我生在北京,长在北京,除了不在旗以外,也算个地道的北京人了.虽然生为北方人,却和高干子弟一点不沾边儿.抗战那会儿,我父母都是东北的流亡学生,一个在蒋介石当校长的中央大学念机械,一个在白沙师范大学念教育.划不到资产阶级范畴,只能算是小资产阶级.记得我妈刚来美国那阵儿,看琼瑶的"几度夕阳红"哭湿了好几条毛巾.开始我还纳闷儿,怎么老太太感情这么丰富?后来才知道,敢情是真有"生活".父母的事,做儿女的不该瞎打听,不过我们四岁的女儿给我们打电话时,偶尔会忽然压低了声音,神秘地告诉我们:"台湾的爷爷给奶奶来信了,可别让北京的爷爷知道."虽然父母那辈儿没当上官儿,我本人倒和"官儿"多少沾点儿边儿.文革前一年考入北京女二中.和上海市西中学没比过,可绝对是北京十大重点中学之一.我们班四十来个同学,光在小学当过大队长的就十七个.剩下的大部分是中队主席.甭说,前途本来也是够光明的.一场史无前例的文化大革命把我们卷入了政治运动的旋窝.那年,刚满十五岁,体重仅七十斤的我,和几个好朋友一起,南下北上,几个武斗的主战场,桂林,成都,沈阳,全留下了我们的身影.人是没打过,可确实挨过别人打(误伤).那段惊心动魄的经历,留待有机会再侃.还没等为毛主席革命路线流血牺牲的激情冷下来,就又响应伟大领袖毛主席的号召去了北大荒.有人说女人天生是一种比较感情化的动物,比起自以为是的男人来,不那么善于思考.我再加上一条,女人这种天生的感性一旦和某种激情结合起来,那种真诚和奉献精神绝对让五尺须眉汗颜.(这大概就是人们认为女人好利用的原因.)当年的我,还在我父母全被单位隔离审查时,一个人来到了北大荒.我插队的地方叫呼伦贝尔盟,莫里达瓦旗,额尔和公社,凯河大队.全村除一个妇女队长是嫁过去的汉人外,全部是达斡尔人.我接受的第一堂再教育课,是我管他叫爷爷的一个达斡尔老人,指着西墙上的窗户问我:"你知道我们达斡尔人为什么全在西墙上开窗户吗?"据他讲,满清时候,达斡尔人是上等民族,一个达斡尔人管100个汉人.汉人不服,趁八月十五过中秋送月饼,里面夹了纸条,约好那天一起杀老达子.他们祖先没处跑,把西墙撞了个大窟窿才跑出来,达斡尔人才得以繁衍至今.为了世世代代记住与汉人的这段恩怨,达斡尔人盖房全在西墙上开个窗户.那天我才第一次明白为什么在北京天安门城楼下毛主席像两边,一边儿写着"伟大的中国共产党万岁",一边儿却写着"各族人民大团结万岁".原来真有"不稳定因素"存在.

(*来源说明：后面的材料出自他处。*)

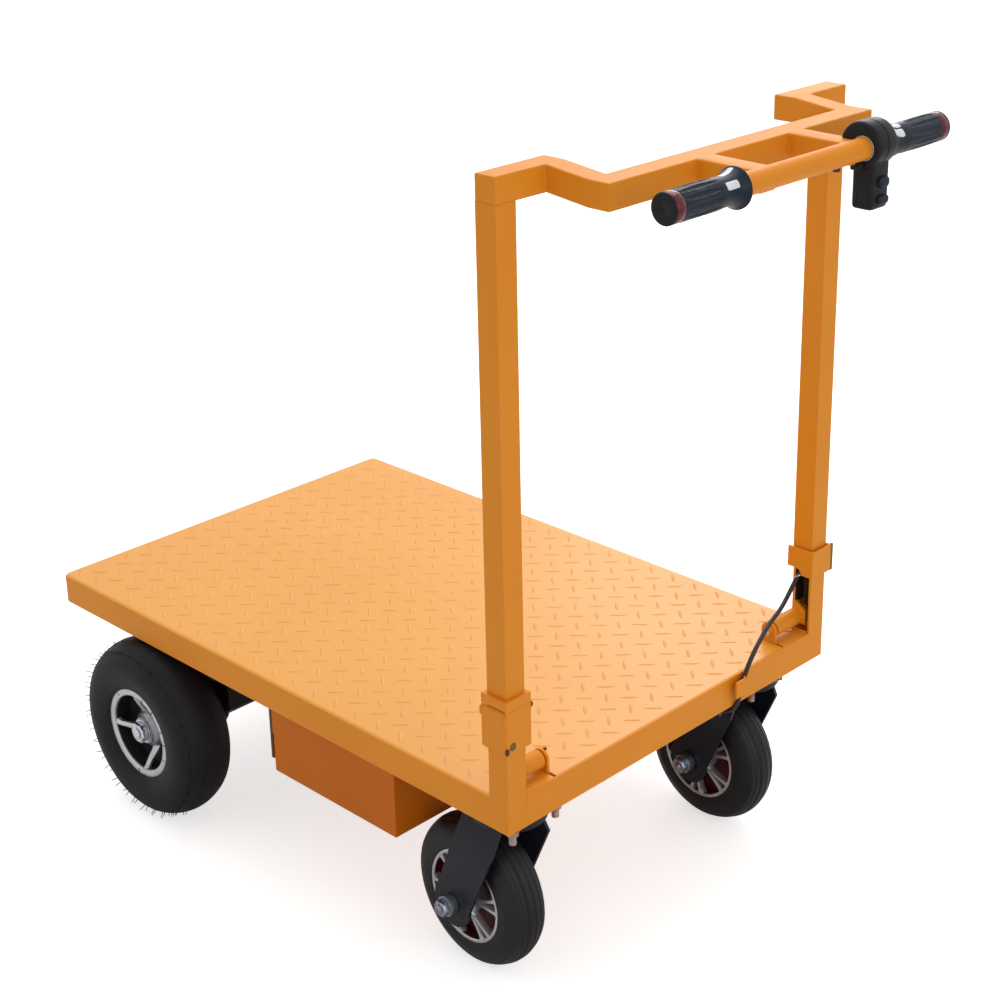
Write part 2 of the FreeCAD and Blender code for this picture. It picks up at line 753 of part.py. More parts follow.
def cable_route():
    """The cable's points, given from the deck's rear right corner."""
    return [Vector(rear_x + x, half_width + y, deck_top + z) for x, y, z in cable_points]


def control_cable():
    """A round tube along straight runs joined by the largest tangent arcs the runs allow."""
    points = cable_route()
    edges = []
    start = points[0]
    for before, point, after in zip(points, points[1:], points[2:]):
        back = (before - point).normalize()
        ahead = (after - point).normalize()
        half_turn = (math.pi - back.getAngle(ahead)) / 2
        reach = cable_corner_share * min((before - point).Length, (after - point).Length)
        radius = reach / math.tan(half_turn)
        first = point + back * reach
        last = point + ahead * reach
        bisector = (back + ahead).normalize()
        middle = point + bisector * (radius / math.cos(half_turn) - radius)
        edges.append(Part.LineSegment(start, first).toShape())
        edges.append(Part.Arc(first, middle, last).toShape())
        start = last
        print("cable turn %5.1f degrees, radius %5.1f mm, run %5.1f mm"
              % (math.degrees(2 * half_turn), radius, (before - point).Length))
    edges.append(Part.LineSegment(start, points[-1]).toShape())
    path = Part.Wire(edges)
    length = path.Length
    ring_edge = Part.makeCircle(cable_diameter / 2, points[0], points[1] - points[0])
    tube_solid = path.makePipeShell([Part.Wire(ring_edge)], True, False)
    expected = math.pi * cable_diameter ** 2 / 4 * length
    print("cable length %.1f mm, volume %.0f of %.0f mm3" % (length, tube_solid.Volume, expected))
    return tube_solid


def cable_gland():
    """A round gland in line with the cable's end, on a block under the rear rail."""
    before, end = cable_route()[-2:]
    reach = (end - before).normalize() * gland_size
    body = rod(gland_size, end, end + reach)
    middle = end + reach * gland_seat_place
    half = gland_seat / 2
    seat = block(middle.x - half, middle.x + half, middle.y - half, middle.y + half,
                 middle.z, frame_bottom)
    return joined([body, seat])


def cable_tab():
    """A bent tab on the rear rail that the cable passes behind."""
    middle = cable_route()[9].y
    y0 = middle - tab_width / 2
    y1 = middle + tab_width / 2
    low = frame_bottom + tab_rise
    face = rear_x + tab_gap
    outer = block(face, face + tab_sheet, y0, y1, low, low + tab_height)
    top = block(rear_x, face + tab_sheet, y1 - tab_sheet, y1, low, low + tab_height)
    return joined([outer, top])


def all_parts():
    parts = {
        "deck_plate": deck_plate(),
        "rear_rail": rear_rail(),
        "cross_members": cross_members(),
        "collar_left": collar(-1, collar_length_left),
        "collar_right": notched(collar(1, collar_length_right), 1),
        "battery_box": battery_box(),
        "battery": battery(),
        "axle_cradle": axle_cradle(),
        "drive_axle": drive_axle(),
        "drive_motor": drive_motor(),
        "control_cable": control_cable(),
        "cable_gland": cable_gland(),
        "cable_tab": cable_tab(),
        "leg_ring": leg_ring(),
        "top_bar": top_bar(),
        "handle_links": handle_links(),
        "handlebar": handlebar(),
        "grip_left": flanged_grip(),
        "grip_right": grip(housing_end, grip_end_right),
        "throttle_housing": throttle_housing(),
        "switch_box": switch_box(),
    }
    makers = (side_rail, post_stub, hinge_pin, axle_shaft, drive_tyre, drive_rim, castor_plate,
              castor_fork, castor_axle, castor_tyre, castor_rim, handle_leg)
    for name, side in sides:
        for maker in makers:
            parts[maker.__name__ + "_" + name] = maker(side)
    return parts


def main():
    os.makedirs("parts", exist_ok=True)
    for name, shape in all_parts().items():
        solids = shape.Solids
        if not shape.isValid() or not solids:
            raise RuntimeError(name + " is not a valid solid")
        shape.exportStep("parts/" + name + ".step")
        print("%-26s %d solid(s), %9.0f mm3" % (name, len(solids), shape.Volume))


main()
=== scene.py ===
import json
import math
import bmesh
import bpy
import numpy as np
from mathutils import Matrix, Vector


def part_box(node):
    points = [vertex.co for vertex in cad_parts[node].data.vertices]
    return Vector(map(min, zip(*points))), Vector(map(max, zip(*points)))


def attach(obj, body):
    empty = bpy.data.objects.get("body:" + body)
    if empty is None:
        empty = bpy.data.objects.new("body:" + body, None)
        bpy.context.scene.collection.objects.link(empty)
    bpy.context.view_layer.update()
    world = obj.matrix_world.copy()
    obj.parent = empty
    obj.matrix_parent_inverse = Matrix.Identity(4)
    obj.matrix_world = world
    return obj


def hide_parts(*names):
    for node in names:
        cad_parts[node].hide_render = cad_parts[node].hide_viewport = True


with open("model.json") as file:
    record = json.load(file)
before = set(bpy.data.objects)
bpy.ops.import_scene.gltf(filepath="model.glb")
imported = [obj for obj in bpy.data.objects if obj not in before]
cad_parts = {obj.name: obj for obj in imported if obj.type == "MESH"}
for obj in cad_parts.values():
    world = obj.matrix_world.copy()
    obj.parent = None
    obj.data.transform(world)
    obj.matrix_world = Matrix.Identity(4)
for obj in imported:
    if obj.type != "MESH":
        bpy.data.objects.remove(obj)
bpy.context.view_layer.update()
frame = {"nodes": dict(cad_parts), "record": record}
scene = bpy.context.scene
behaviour = frame["record"]["behaviour"]
mm = 0.001
sides = (("left", -1), ("right", 1))
print("frame loaded:", len(frame["nodes"]), "nodes")


def boxOf(node):
    low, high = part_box(node)
    return np.array(low), np.array(high)


def bodyOf(node):
    return next(body for body, nodes in behaviour["bodies"].items() if node in nodes)


def jointOf(name):
    return next(joint for joint in behaviour["joints"] if joint["name"] == name)


deckLow, deckHigh = boxOf("deck_plate")
deckSide, deckTop = deckHigh[1:]
rearX = boxOf("rear_rail")[1][0]


# camera, light and floor

cameraView = dict(azimuth=45.18, elevation=21.16, roll=-1.24, distance=2.7118,
                  target=((deckLow[0] + rearX) / 2, 0.1445, 0.5293), lens=69.86,
                  shiftX=0.0019, shiftY=-0.0783)


def makeCamera(view):
    # the camera looks back along the direction given by azimuth and elevation, then rolls about it
    a = math.radians(view["azimuth"])
    e = math.radians(view["elevation"])
    turn = math.radians(view["roll"])
    back = Vector((math.sin(a) * math.cos(e), -math.cos(a) * math.cos(e), math.sin(e)))
    right = (-back).cross(Vector((0, 0, 1))).normalized()
    up = right.cross(-back)
    rolledRight = right * math.cos(turn) + up * math.sin(turn)
    rolledUp = up * math.cos(turn) - right * math.sin(turn)
    data = bpy.data.cameras.new("camera")
    data.lens = view["lens"]
    data.sensor_width = 36
    data.shift_x = view["shiftX"]
    data.shift_y = view["shiftY"]
    camera = bpy.data.objects.new("camera", data)
    place = Matrix((rolledRight, rolledUp, back)).transposed().to_4x4()
    place.translation = Vector(view["target"]) + back * view["distance"]
    camera.matrix_world = place
    scene.collection.objects.link(camera)
    scene.camera = camera


lightSet = dict(
    skyStrength=0.62,
    lamps=(
        dict(name="overheadLamp", at=(-0.6, 0.8, 3.0), aim=(-0.1, 0, 0.3), size=2.6, power=37.5),
        dict(name="farLamp", at=(-1.7, 3.1, 2.1), aim=(0, 0, 0.3), size=1.8, power=16),
        dict(name="rearLamp", at=(2.6, -0.4, 1.5), aim=(0, 0, 0.4), size=1.6, power=8)),
    floorColour=(0.90, 0.895, 0.885), floorRough=0.9, floorLift=0.62, floorSize=40.0)


def makeLamp(name, at, aim, size, power):
    data = bpy.data.lights.new(name, "AREA")
    data.shape = "DISK"
    data.size = size
    data.energy = power
    lamp = bpy.data.objects.new(name, data)
    lamp.location = at
    lamp.rotation_euler = (Vector(aim) - Vector(at)).to_track_quat("-Z", "Y").to_euler()
    scene.collection.objects.link(lamp)


def addNode(tree, kind, inputs, output=0, **settings):
    # a node whose inputs are each a value or another node's output
    node = tree.nodes.new("ShaderNode" + kind)
    for key, value in settings.items():
        setattr(node, key, value)
    for label, value in inputs.items():
        if isinstance(value, bpy.types.NodeSocket):
            tree.links.new(value, node.inputs[label])
        else:
            node.inputs[label].default_value = value
    return node.outputs[output]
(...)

"人说山西好风光",那是歌里唱的.我去过山西.晋北农村去看望插队的好朋友.好风光没瞧见,只看见家家户户不论贫富,一律高墙大院,给人一种憋屈的感觉.不怕山西人杨校长叫真儿,山西的风光要和我们东北比起来,那可真是"登梯子够月亮,差远着呢".就是号称人间天堂的苏杭,也不一定比的上.如果你以为呼伦贝尔盟是一望无际的黄沙野岭,那就大错特错了.我插队的地方在小兴安岭和草原交界的地方.从我们大队到公社,山回路转,柳暗花明,要翻两座山,过两条河.山是青翠的山,水是碧绿的水.当地人讲,用这河水炖大肥肉,吃了肉,再喝凉水,也不带拉肚子的.过河的时候,河边儿一站,扯着嗓音喊梢公.叫大哥,叫大爷,叫什么的全有.一会儿,河那头儿漂过一叶木船,把你摆过去.那情景就和水泊梁山里阮家兄弟摆渡客人过河差不多.我们那儿的人出门儿,没小汽车代步,但有一种大轱辘车,当地人叫它"草上飞".两个大轱辘各有一人多高,车上能坐四,五个人.不可思议的是这种车从上到下全是木头,没有一根铁钉.一匹马拉一辆车,跑起来飞快,就是有点颠.要是不拉东西,一人进城多是骑马.我到东北没几天就开始学骑马.两个达斡尔小伙子给我找来一匹小马,说它老实,那马和王立国似的,看着老实,其实特别刁.我一骑上去,就把我甩下来,一会儿就摔的腿上青一块,紫一块的.后来好歹也算能骑上了,我就骑马上嫩江城里.50多里地,骑是骑到了,下了马就不会走路了,屁股上磨了个大血泡.原因呢,一是没有马鞍子,更主要的是骑术不高.会骑马的,讲究跑起来四蹄腾空;不会骑马的,加上胆子小,不敢跑起来,马是四蹄轮流着地,一遛小跑,颠的特别厉害.我也在草原上放过马.夏天时,蔚蓝的天空下,漫山遍野的黄花,辉映着灿烂的阳光,成群的牛羊骏马,安祥地吃草嬉戏.这时的人完全融进了这大自然的造化之中.草原的那种美,现在想起来还让我神怡.往一望无边的大草原上一躺,近处一群群低头吃草的马,远处一洼洼宝石一样小湖(当地人称为"水泡子"),点缀在茫茫的草原上.彼情彼景,不由你不引吭高歌"蓝蓝的天上白云飘,白云下面马儿跑".东北人一般心胸比较开阔,绝对和自然环境有关.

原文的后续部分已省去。